Here is another sample of what we tied at Bugs and Brews. Steve Angers from North Country Angler led the class, and we tied a Jack Gartside Soft Hackle Streamer. We tied this pattern before we tied the Game Changer, which is also tied in the round. I am really enjoying these streamers tied in the round. I had become so stuck tying traditional streamers with a tinsel body and a hair wing, like the Black Nose Dace and Mickey Finn. The Soft Hackle Streamer is a much easier fly to tie than the Game Changer.
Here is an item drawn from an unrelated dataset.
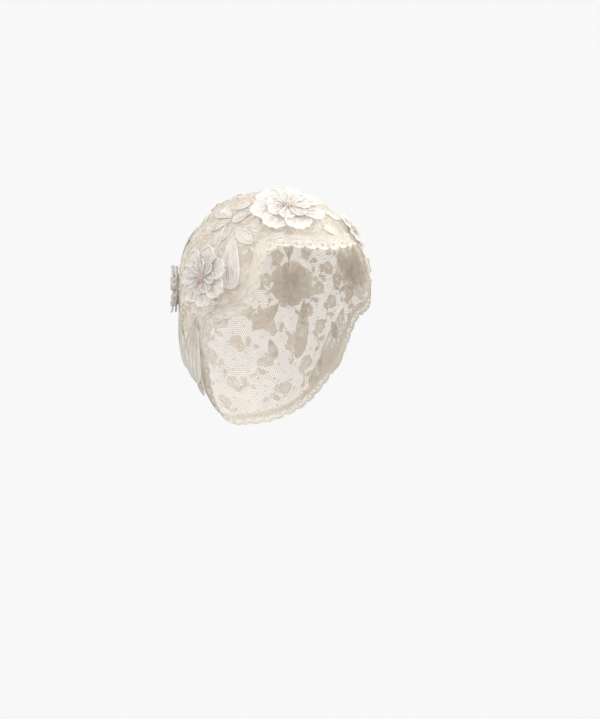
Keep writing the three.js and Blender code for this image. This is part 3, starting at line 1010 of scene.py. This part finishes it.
edging_cord_piece = build_piece("edging_cords_and_eyelashes", edging_cords, [edging_cotton])

# %% [markdown]
# ## Petals
# Each blossom is built as a milliner makes it: petals of solid work, corded round, overlapped like a
# pinwheel and caught down in the middle so that their tips stand off the net. A petal is a lattice laid
# on a curved surface: across it runs u, from -1 to 1, and from the middle to the tip runs v. Its rim is
# cut in shallow lobes.

# %% Petal surface
LACE_LIFT = 0.6
PETAL_NOTCH = 0.26
PETAL_START = 0.1
SPREAD_AT_BASE, SPREAD_AT_TIP = 0.82, 1.08
LOBES, LOBE_DEPTH = 5, 0.06
# Millimetres that one side lifts over its neighbour, both sides curl up and the tip waves.
PETAL_TILT, PETAL_CUP, PETAL_RUFFLE = 1.0, 1.1, 0.6
CUP_BEND, RUFFLE_WAVES = 2.5, 3
# The petal radius, in millimetres, that those three are for.
FULL_SIZE = 27


def smooth(share):
    share = np.clip(share, 0, 1)
    return share * share * (3 - 2 * share)


def petal_surface(blossom, radius, turn, lift, u, v):
    """A petal's flat pattern in millimetres aside and ahead, and its lift."""
    half = math.pi / blossom["petals"]
    share = PETAL_START + (1 - PETAL_START) * v
    swing = -u * half * (SPREAD_AT_BASE + (SPREAD_AT_TIP - SPREAD_AT_BASE) * smooth(share))
    fullness = np.sqrt(np.maximum(np.cos(np.clip(swing / half, -1, 1) * math.pi / 2), 0))
    lobes = 1 - LOBE_DEPTH * (1 - np.abs(np.cos(LOBES * math.pi / 2 * u))) * smooth(share * 2 - 1)
    distance = radius * (1 - PETAL_NOTCH * (1 - fullness)) * lobes * share
    angle = turn + swing
    pattern = np.column_stack([distance * np.cos(angle), distance * np.sin(angle) * blossom["tall"]])
    rise = blossom["rise"] * blossom["radius"] * (distance / blossom["radius"]) ** 2
    size = radius / FULL_SIZE
    cup = size * PETAL_CUP * np.abs(u) ** CUP_BEND * share
    ruffle = size * PETAL_RUFFLE * np.sin(RUFFLE_WAVES * math.pi * u + 2 * turn) * share**3
    return pattern, lift + LACE_LIFT + rise + cup + ruffle + size * PETAL_TILT * u * share


u, v = np.array([-1, 0, 1.0]), np.ones(3)
example = petal_surface({"petals": 7, "rise": 0.17, "radius": 30, "tall": 1}, 30, 0, NET_TOP, u, v)
print("a side petal's tip stands", np.round(example[1].max(), 1), "mm off the inner surface")

# %% [markdown]
# The work of a petal isn't even. Most of it is cloth stitch with pinholes, a window of open net on each
# side of the midrib lets the shadow show through, and the rim, base and midrib are closed.

# %% Petal openwork
RIM_SHARE, BASE_SHARE, MIDRIB_SHARE = 0.92, 0.1, 0.06
CLOTH_HOLES, NET_HOLES = 0.44, 0.7
WINDOW_AT, WINDOW_HALF = (0.36, 0.52), (0.3, 0.24)
SPOT_AT, SPOT_HALF = (0.82, 0.7), 0.06
WORK_CELL = 1.6
CORD_SUNK = 0.4


def petal_openness(u, v):
    """How open a petal is: windows and a small spot beside each, pinholes, and closed borders."""
    aside = np.abs(u)
    across, along = (aside - WINDOW_AT[0]) / WINDOW_HALF[0], (v - WINDOW_AT[1]) / WINDOW_HALF[1]
    spot = np.abs(aside - SPOT_AT[0]) + np.abs(v - SPOT_AT[1]) < SPOT_HALF
    window = (across**2 + along**2 < 1) | spot
    solid = (aside > RIM_SHARE) | (v > RIM_SHARE) | (v < BASE_SHARE) | (aside < MIDRIB_SHARE)
    return np.where(solid, 0, np.where(window, NET_HOLES, CLOTH_HOLES))


def work_patches(place, surface, lattice, openness, lines, radii, reach):
    """The sheet of a petal or leaf and the cords on it. reach is its half width and length."""
    across, along, triangles = lattice
    spots, faces = pierced(np.column_stack([across, along]), triangles, openness(across, along))
    pattern, lift = surface(spots[:, 0], spots[:, 1])
    bake = np.column_stack([(spots[:, 0] + 1) / 2, spots[:, 1]])
    patches = [patch_of(laid(place, pattern, lift), faces, SHEET_FINISH, spots * reach, bake)]
    for (u, v), radius in zip(lines, radii):
        pattern, lift = surface(np.asarray(u, float), np.asarray(v, float))
        directions = reached(place, pattern)
        points = off_surface(directions, lift + radius * CORD_SUNK)
        patches.append(cord_patch(points, outward_at(directions), radius, CORD_FINISH))
    return patches


print("a window is", petal_openness(*np.array(WINDOW_AT)[:, None])[0], "open")

# %% [markdown]
# Cords are sewn over the petal: one round its rim, a midrib and two veins on each side. A last fine one
# runs round the rim in picots, which are tiny loops that stand out from the edge.

# %% Petal cords
RIM_OF_PETAL, RIB_OF_PETAL, PICOT_CORD = 0.66, 0.42, 0.3
VEIN_OF_PETAL = RIB_OF_PETAL * 0.8
PICOT_SPACING, PICOT_REACH = 2.2, 0.75
STEPS_IN_PICOT, PICOTS_SKIP = 4, 4
AT_TIP = 0.99
STEPS_IN_SIDE, STEPS_IN_VEIN = 9, 6
RIM_STARTS, RIM_STEP = 0.08, 1.2
MIDRIB_STARTS, MIDRIB_LENGTH = 0.1, 0.74
# How far aside each vein ends, where it starts and how far up it goes, all as shares of the petal.
PETAL_VEINS = [(0.72, 0.28, 0.46), (0.36, 0.5, 0.38)]
VEIN_BEND = 1.3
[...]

I think I will tie a bunch up in different colors and sizes to fill my boxes.
At the Monday Night “Bugs and Brews” at Ledge Brewery here in Intervale, we learn to tie a fly pattern based on the “Game Changer” Justin Laffin a local guide in southern New Hampshire, walked us through his version of the pattern. It is a complicated fly only because there are so many sections and steps. However, the steps are just repeated so once you know the routine it’s not that difficult. I don’t know whether I’ll tie this fly on a regular basis but it certainly was fun to learn to tie it.
The original “Game Changer” was first tied by Blane Chocklett. It is an articulating streamer pattern. Basically, when you tie this pattern it’s four separate flies hooked together with shank sections. Two hooks and two shank sections. It has become more of a style of fly rather than a single pattern. My example here is a bit rough but I got the idea. In a mini version in olive and brown should match the small bait fish in my local mountain streams.


Unlike New Jersey trout season really never shuts down for the summer. Some rivers may get warm, but you just have to move upstream. Most rivers have their source up in the mountains. I never found water warmer than 64º. The reason I did not fish on hot days was that I was uncomfortable.
When I hit the mountain streams, the Ellis River being my favorite so far, I mainly caught wild brook trout. They are not big, but they are plentiful.





The Ammonoosuc River up by the Mount Washington hotel and downstream by Lower Falls, I did well drifting a big Royal Wulff dry flies or swinging a streamer. I had several double-digit days. When I say days I mean 2 hours after work.







Mainly fairly big stocked brookies with a few rainbows peppered in. I understand the state had a shortage of rainbow trout to stock this year. But I’m very happy with what I caught.
I am mainly a catch and release fly fisherman. However, I did take two home for the grill this year. One big stocked Brookie one big stocked rainbow.
I went out to fish today. Probably one of my last days in the official trout season. Just a couple more weeks left. It seems that weather and schedules conspire against me.
After a full day of downpours, which we need, fishing was tough. First I went and checked out the Ammonoosuc River up in Bretton woods. Checked a few places where I had done well though out the summer. All washed out. So I moved on to a new location in the Zealand Camp ground area in the White Mountain National Forest. The Zealand River is much smaller than the Ammo and a river I wanted to check out all summer but “you don’t leave fish to find fish”.





This is a beautiful area. I would love to camp here next spring. No fish. The water was still high for a small stream. I was battling high winds and temps in the low 40s. I tried my hand at a very small stream that comes down off the Presidential Range in Jefferson Notch. Mount Jefferson to be exact, Jefferson Brook. The weather had gotten worse. Fog or light rain the dirt road Jefferson Notch Road seemed to be getting slick. The stream is a high gradient pocket waterand water fall stream. I fished a few pockets. It was hard to get any kind of drift in the fast water. The weather got the best of me and I decided to move on and find some fishable water.
I move over to the East side of the Presidentials to Pinkham Notch. The weather was much better on this side of the mountains. Sunny scattered clouds, no rain or fog. It was like the mountains squeezed the rain out of the clouds on the west side. it was still a bit cold and the wind was gusting hard. I did really well here all summer, so I was optimistic. I started fishing where the New River comes into the Ellis River. The water did not seem as high and I could get some good drifts with a heavy tandem nymph rig. I fished down the river for about a quarter of a mile. Drifting my rig through every slot, pocket, and run I could. Not a tap. I tied on a Mickey Finn streamer and worked my way back upstream swinging that streamer through some of the pools and runs. No Luck. I decided to call it a day.




Finished up my day with a local Coffee porter watching the clouds drift by. Hopefully, I’ll be out again next week.
I find it amazing how different the Fisheries are here in New Hampshire compared to New Jersey. My buddies down in New Jersey have been posting tons of fish porn for about the last month and a half.
Things are just popping off here now as if someone flipped a switch. I hooked this beautiful brookie on about my second cast.

I got out on the water for the first time this year. No fish, but I felt like I was fishing on a postcard card.